# Wood glue and primer.



## genecarp (Mar 16, 2008)

I will admit i have used wood glue (elmers or tightbond) on primed surfaces., sometimes one of two surfaces have been primed, sometimes both surfaces have been primed. Usually it is because i get to lazy to expose the raw wood before gluing something up. The question, how effective or ineffective do you think the glue is when primer is involved. G


----------



## willworkforbeer (Mar 7, 2009)

genecarp said:


> I will admit i have used wood glue (elmers or tightbond) on primed surfaces., sometimes one of two surfaces have been primed, sometimes both surfaces have been primed. Usually it is because i get to lazy to expose the raw wood before gluing something up. The question, how effective or ineffective do you think the glue is when primer is involved.
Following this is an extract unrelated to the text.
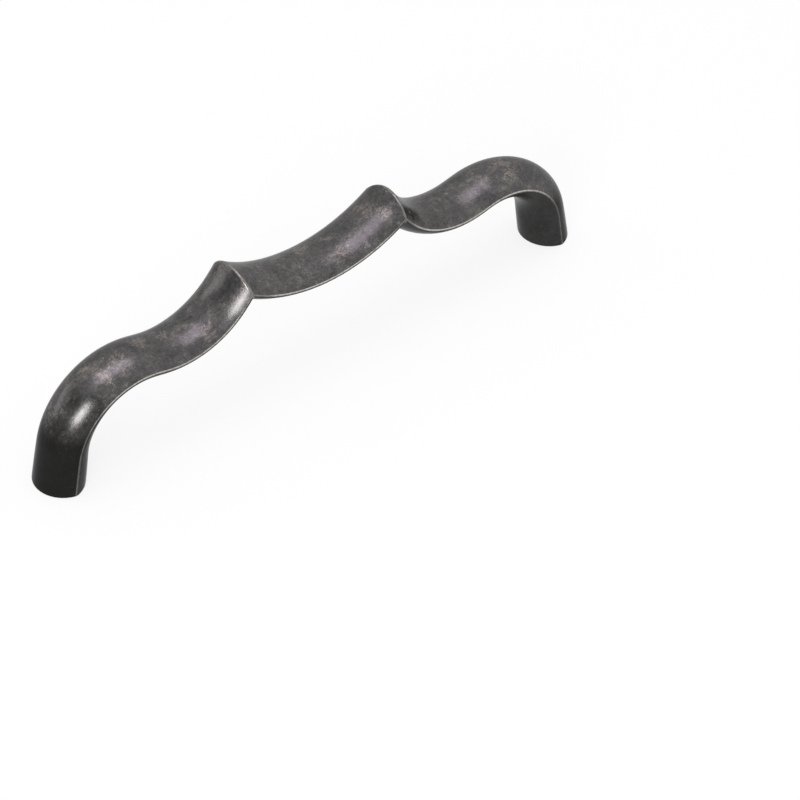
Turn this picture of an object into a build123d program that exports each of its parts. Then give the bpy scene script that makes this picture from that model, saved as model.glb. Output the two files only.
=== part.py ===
"""Bar pull cast in one piece: a lens section swept from foot to foot, mitred at two cusps.

The pull stands on its mounting plane: X along the length, Y across the width, Z away from the
door. The origin lies midway between the two screw holes. Lengths are in mm, angles in degrees.
"""
import os
from math import cos, radians, sin, tan

from build123d import *

# Screw holes
hole_spacing = 128.0
thread_core_radius = 1.62
thread_depth = 9.5
drill_point_angle = 118.0
countersink_radius = 2.6
countersink_angle = 120.0

# Section: two equal arcs back to back, with a narrow flat land along each side
width = 12.9
land = 0.6
foot_bulge = 5.1
waist_bulge = 3.45
bar_bulge = 2.85

# Side line of one arm: up the leg, over the shoulder and through the dip to the cusp
leg_lean = 10.0
leg_length = 8.4
shoulder_radius = 16.2
shoulder_turn = 93.0
ramp_length = 2.4
dip_radius = 19.6
dip_turn = 60.0

# The middle is one arc. Each arm ends with a short run on the same radius, up to the mitre.
middle_turn = 66.6
run_turn = 5.6
overrun_turn = 6.4

# Softened edges: the crest of each cusp and the rim of each foot
crest_radius = 0.5
rim_bevel = 0.3

# Sections drawn along the taper, from foot to waist and from waist to bar
leg_stations = 6
dip_stations = 4


def ease(t):
    """Smooth step from 0 to 1."""
    return t * t * (3 - 2 * t)


def section(origin, heading, bulge):
    """Draw the lens square to a side line, thick along the line's normal."""
    edge, brow = width / 2, land / 2
    with BuildSketch(Plane(origin=origin, x_dir=(0, 1, 0), z_dir=heading)) as lens:
        with BuildLine():
            outer = ThreePointArc((-edge, brow), (0, bulge), (edge, brow))
            inner = ThreePointArc((-edge, -brow), (0, -bulge), (edge, -brow))
            Line(outer @ 0, inner @ 0)
            Line(outer @ 1, inner @ 1)
        make_face()
    return lens.sketch.face()


# Side line of the left arm. It starts far enough under the mounting plane to cut the foot whole.
foot_angle = 90 - leg_lean
sunk_length = foot_bulge * tan(radians(2 * leg_lean))
up_the_leg = Vector(1, 0, 0).rotate(Axis.Y, -foot_angle)
sunk_end = Vector(-hole_spacing / 2, 0, 0) - up_the_leg * sunk_length
ramp_heading = foot_angle - shoulder_turn
dip_heading = ramp_heading + dip_turn
cusp_heading = dip_heading + run_turn
with BuildLine(Plane.XZ):
    leg = PolarLine((sunk_end.X, sunk_end.Z), sunk_length + leg_length, foot_angle)
    shoulder = JernArc(leg @ 1, leg % 1, shoulder_radius, -shoulder_turn)
    ramp = PolarLine(shoulder @ 1, ramp_length, ramp_heading)
    dip = JernArc(ramp @ 1, ramp % 1, dip_radius, dip_turn)
    # With this radius the run and half the middle arc together reach from the dip to X = 0
    half_span = sin(radians(cusp_heading)) - sin(radians(dip_heading)) + sin(radians(middle_turn / 2))
    bar_radius = -(dip @ 1).X / half_span
    run = JernArc(dip @ 1, dip % 1, bar_radius, run_turn)

# The mitre plane halves the turn between the arm's end and the start of the middle arc
cusp = run @ 1
bar_centre = Vector(0, 0, cusp.Z + bar_radius * cos(radians(middle_turn / 2)))
run_centre = dip @ 1 + (dip % 1).rotate(Axis.Y, -90) * bar_radius
run_axis, bar_axis = Axis(run_centre, (0, -1, 0)), Axis(bar_centre, (0, -1, 0))
mitre = Plane(origin=cusp, x_dir=(0, 1, 0), z_dir=bar_centre - run_centre)

# Where the middle arc's section starts, a little outside the mitre
start_heading = Vector(1, 0, 0).rotate(Axis.Y, middle_turn / 2 + overrun_turn)
start = bar_centre - start_heading.rotate(Axis.Y, -90) * bar_radius

with BuildPart() as arm:
    to_waist = Wire([leg, shoulder, ramp])
    stations = []
    for k in range(leg_stations):
        u = k / leg_stations
        bulge = foot_bulge + (waist_bulge - foot_bulge) * ease(u)
        stations.append(section(to_waist @ u, to_waist % u, bulge))
    for k in range(dip_stations + 1):
        u = k / dip_stations
        bulge = waist_bulge + (bar_bulge - waist_bulge) * ease(u)
        stations.append(section(dip @ u, dip % u, bulge))
    # The sweep is carried on past the dip and cut back, so that it ends level with the run
    past_dip = section(run @ 1, run % 1, bar_bulge)
    sweep([*stations, past_dip], path=Wire([leg, shoulder, ramp, dip, run]), multisection=True)
    split(bisect_by=Plane(origin=dip @ 1, z_dir=dip % 1), keep=Keep.BOTTOM)
    revolve(stations[-1], axis=run_axis, revolution_arc=run_turn + overrun_turn)
    split(bisect_by=Plane.XY, keep=Keep.TOP)
    split(bisect_by=mitre, keep=Keep.BOTTOM)

with BuildPart() as half_middle:
    revolve(section(start, start_heading, bar_bulge), axis=bar_axis,
            revolution_arc=middle_turn / 2 + 2 * overrun_turn)
    split(bisect_by=mitre, keep=Keep.TOP)
    split(bisect_by=Plane.YZ, keep=Keep.BOTTOM)

with BuildPart() as half_pull:
    add(arm.part)
    add(half_middle.part)
    # Of the two edges in the mitre, the upper one is the crest. The crease below it stays sharp.
    fillet(half_pull.edges().filter_by(mitre).sort_by(Axis.Z)[-1], crest_radius)

with BuildPart() as bar_pull:
    add(half_pull.part)
    mirror(about=Plane.YZ)
    # Screw holes: countersink, thread core and drill point, square to the mounting plane
    countersink_depth = (countersink_radius - thread_core_radius) / tan(radians(countersink_angle / 2))
    point_depth = thread_core_radius / tan(radians(drill_point_angle / 2))
    for side in (-1, 1):
        mouth = Vector(side * hole_spacing / 2, 0, 0)
        with BuildSketch(Plane(origin=mouth, x_dir=(1, 0, 0), z_dir=(0, -1, 0))):
            with BuildLine():
                Polyline((0, 0), (countersink_radius, 0), (thread_core_radius, countersink_depth),
                         (thread_core_radius, thread_depth), (0, thread_depth + point_depth),
                         close=True)
            make_face()
        revolve(axis=Axis(mouth, (0, 0, 1)), mode=Mode.SUBTRACT)
    # Outer rims of the two feet
    for sole in bar_pull.faces().filter_by(Plane.XY).group_by(Axis.Z)[0]:
        chamfer(sole.outer_wire().edges(), rim_bevel)

bar_pull.part.label = "bar_pull"
os.makedirs("parts", exist_ok=True)
export_step(bar_pull.part, "parts/bar_pull.step")
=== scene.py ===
"""Looks of the cast bar pull: blackened pewter plating rubbed pale at its edges, on white paper.
The edges also carry a painted glint, and the legs a painted shade low down.
"""

from math import cos, pi, radians, sin

import bpy
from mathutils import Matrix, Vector

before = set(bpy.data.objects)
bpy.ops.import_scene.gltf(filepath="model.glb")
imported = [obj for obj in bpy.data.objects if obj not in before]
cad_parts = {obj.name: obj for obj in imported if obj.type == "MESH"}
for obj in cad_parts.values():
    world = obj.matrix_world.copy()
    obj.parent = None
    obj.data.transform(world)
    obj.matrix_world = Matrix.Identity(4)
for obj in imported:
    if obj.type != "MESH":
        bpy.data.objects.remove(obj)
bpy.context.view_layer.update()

# The pull
# One piece of zinc alloy, die-cast, plated, blackened like old pewter and tumbled, so that the
# proud places and every edge are rubbed back to paler metal. It screws on from behind.
mm = 0.001
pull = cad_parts["bar_pull"]

# Its side line in mm, as drawn: foot, leg, shoulder, ramp, dip, run and middle arc of the left
# half. The wear follows this line, so the centres of its arcs are worked out here.
half_width = 6.45
foot = Vector((-64.0, 0, 0))
leg_heading, leg_length = 80.0, 8.4
shoulder_radius, shoulder_turn = 16.2, 93.0
ramp_length = 2.4
dip_radius, dip_turn = 19.6, 60.0
run_turn, middle_turn = 5.6, 66.6


def ahead(heading):
    """Unit vector in the side view, for a heading in degrees above +X."""
    return Vector((cos(radians(heading)), 0, sin(radians(heading))))


ramp_heading = leg_heading - shoulder_turn
run_heading = ramp_heading + dip_turn
cusp_heading = run_heading + run_turn
leg_top = foot + leg_length * ahead(leg_heading)
shoulder_centre = leg_top + shoulder_radius * ahead(leg_heading - 90)
ramp_start = shoulder_centre + shoulder_radius * ahead(ramp_heading + 90)
dip_start = ramp_start + ramp_length * ahead(ramp_heading)
dip_centre = dip_start + dip_radius * ahead(ramp_heading + 90)
dip_end = dip_centre + dip_radius * ahead(run_heading - 90)
run_span = sin(radians(cusp_heading)) - sin(radians(run_heading))
bar_radius = -dip_end.x / (run_span + sin(radians(middle_turn / 2)))
run_centre = dip_end + bar_radius * ahead(run_heading + 90)
cusp = run_centre + bar_radius * ahead(cusp_heading - 90)
bar_centre = cusp + bar_radius * ahead(90 - middle_turn / 2)


def srgb(text):
    """Linear colour of an sRGB hex value."""
    parts = [int(text[i:i + 2], 16) / 255 for i in (1, 3, 5)]
    return [c / 12.92 if c <= 0.04045 else ((c + 0.055) / 1.055) ** 2.4 for c in parts] + [1.0]


def add_node(tree, kind, values):
    """Add a shader node. Values set its attributes and sockets; nodes and outputs are linked in."""
    node = tree.nodes.new("ShaderNode" + kind)
    for name, value in values.items():
        if isinstance(value, bpy.types.Node):
            value = next(output for output in value.outputs if output.enabled)
        if isinstance(value, bpy.types.NodeSocket):
            tree.links.new(value, node.inputs[name])
        elif isinstance(name, str) and hasattr(node, name):
            setattr(node, name, value)
        else:
            node.inputs[name].default_value = value
    return node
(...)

G


A *liscensed *gluer will be along shortly to call you a hack :laughing:


----------



## genecarp (Mar 16, 2008)

willworkforbeer said:


> A *liscensed *gluer will be along shortly to call you a hack :laughing:


:laughing:let the first man cast a stone


----------



## Meetre (Nov 2, 2007)

I've done it (pre-primed mdf) and not had any problems reported yet. must admit I've thought about it myself, usually at night before nodding off to sleep and I forgot to look into it in the morning.


----------



## Winchester (Jun 29, 2008)

I'm sure we've all done it and never had a problem.

I'm sure there are many instances where it wouldn't really matter much, it's not in a place where it's under any stress, we just glue it because its better practice to glue.
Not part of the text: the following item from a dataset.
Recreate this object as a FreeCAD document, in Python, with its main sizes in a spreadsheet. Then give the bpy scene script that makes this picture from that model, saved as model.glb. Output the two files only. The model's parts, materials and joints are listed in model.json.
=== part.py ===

Then there are joints that will experience stress that we would all take the time to glue properly.

I would like to hear someone who really knows their glue give their opinion on it though.



...waits patiently...


----------



## Meetre (Nov 2, 2007)

From the tite-bond web site...

*Can surfaces that have been painted or stained be bonded using Titebond Wood Glues? 
*Most of our glues are designed to bond bare wood. Painting or staining a wood blocks the pores, keeping the glue from penetrating into the wood. The Titebond Polyurethane Glue may work for gluing together painted or stained surfaces, but it is necessary to remember that the overall bond will only be as strong as the bond between the paint and the wood. We recommend that all substrates be clean of any type of paint, stain, or sealer.


----------



## MarcP (Jan 29, 2007)

For a good glue bond you need to scrape the primer off. The joint will creep over time. I have 2 rooms in my house that have wainscotting made from 1x's that are pocket screwed and glued together. One room I scraped the primer from the joint, the other I didn't. I paneled them about 3 years ago, the one I scraped is perfect, in the other some of the joints are not flush anymore due to the two pieces creeping.


----------